#### DATA SECTION:
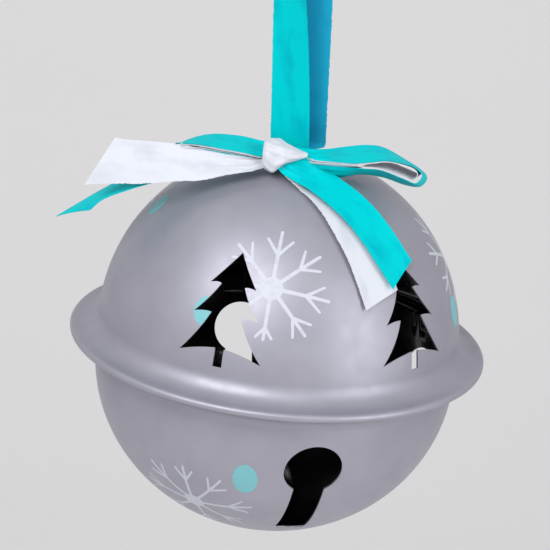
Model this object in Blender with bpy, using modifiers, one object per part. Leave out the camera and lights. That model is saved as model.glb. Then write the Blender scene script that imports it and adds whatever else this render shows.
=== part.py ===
"""Christmas jingle bell ornament: a tin bell of two halves that hangs by a satin ribbon loop.

Units are metres, +Z is up.  The origin is the hang point, at the inside of the
ribbon loop's top fold.  The bell's own measures are taken from its rim plane,
the level where its two halves meet; BELL_X and BELL_Z carry them to their place.
Azimuth 0 faces -Y and grows towards +X.  Latitude is measured on the shell.
"""
import math

import bmesh
import bpy
from mathutils import Matrix, Vector

# ---------------------------------------------------------------- driving sizes
BODY_RADIUS = 0.0435        # outside of the bell's body
BRIM_WIDTH = 0.0065         # from the body to the outside of the rolled rim
SHEET = 0.0004              # tin plate of both halves
GAP = 0.0003                # clearance between pieces that touch
DOME_CENTRE = 0.0015        # height of the dome's centre above the rim plane
DOME_RISE = 0.0443          # dome top above that centre
BOWL_WALL = 0.00575         # straight wall below the rim plane
BOWL_DROP = 0.04105         # bowl bottom below the straight wall
BRIM_FILLET = 0.0045        # dome flares into the brim
LATHE_STEPS = 48            # flat faces round each shell
HOLE_STEPS = 28             # and round each keyhole

TREE_PAIRS = 2              # pairs of trees, on opposite sides of the dome
TREE_FIRST = -17.0          # azimuth of the first tree, degrees
TREE_STEP = 64.3            # between the two trees of a pair
TREE_LATITUDE = 23.0
TREE_HEIGHT = 0.0260
KEYHOLES = [(15.7, -14.6), (118.7, -11.3), (194.0, -11.8), (272.7, -11.5)]   # azimuth and latitude
KEYHOLE_RADIUS = 0.00675
SLOT_WIDTH = 0.0072
SLOT_END_LATITUDE = -50.5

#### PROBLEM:
Using the data above, return each line exactly as written.

#### SOLUTION FOR THIS TASK:
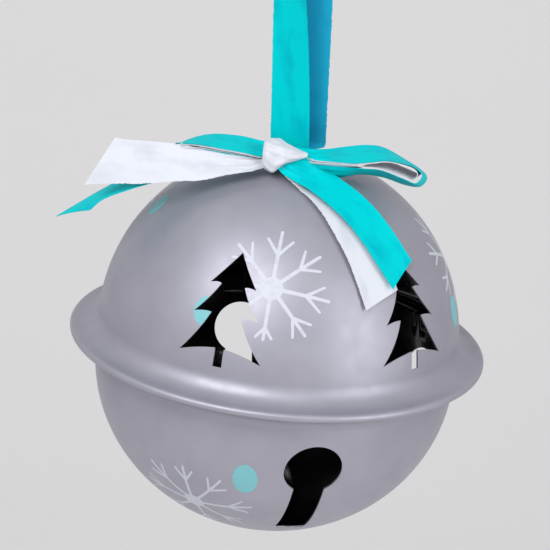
Model this object in Blender with bpy, using modifiers, one object per part. Leave out the camera and lights. That model is saved as model.glb. Then write the Blender scene script that imports it and adds whatever else this render shows.
=== part.py ===
"""Christmas jingle bell ornament: a tin bell of two halves that hangs by a satin ribbon loop.

Units are metres, +Z is up.  The origin is the hang point, at the inside of the
ribbon loop's top fold.  The bell's own measures are taken from its rim plane,
the level where its two halves meet; BELL_X and BELL_Z carry them to their place.
Azimuth 0 faces -Y and grows towards +X.  Latitude is measured on the shell.
"""
import math

import bmesh
import bpy
from mathutils import Matrix, Vector

# ---------------------------------------------------------------- driving sizes
BODY_RADIUS = 0.0435        # outside of the bell's body
BRIM_WIDTH = 0.0065         # from the body to the outside of the rolled rim
SHEET = 0.0004              # tin plate of both halves
GAP = 0.0003                # clearance between pieces that touch
DOME_CENTRE = 0.0015        # height of the dome's centre above the rim plane
DOME_RISE = 0.0443          # dome top above that centre
BOWL_WALL = 0.00575         # straight wall below the rim plane
BOWL_DROP = 0.04105         # bowl bottom below the straight wall
BRIM_FILLET = 0.0045        # dome flares into the brim
LATHE_STEPS = 48            # flat faces round each shell
HOLE_STEPS = 28             # and round each keyhole

TREE_PAIRS = 2              # pairs of trees, on opposite sides of the dome
TREE_FIRST = -17.0          # azimuth of the first tree, degrees
TREE_STEP = 64.3            # between the two trees of a pair
TREE_LATITUDE = 23.0
TREE_HEIGHT = 0.0260
KEYHOLES = [(15.7, -14.6), (118.7, -11.3), (194.0, -11.8), (272.7, -11.5)]   # azimuth and latitude
KEYHOLE_RADIUS = 0.00675
SLOT_WIDTH = 0.0072
SLOT_END_LATITUDE = -50.5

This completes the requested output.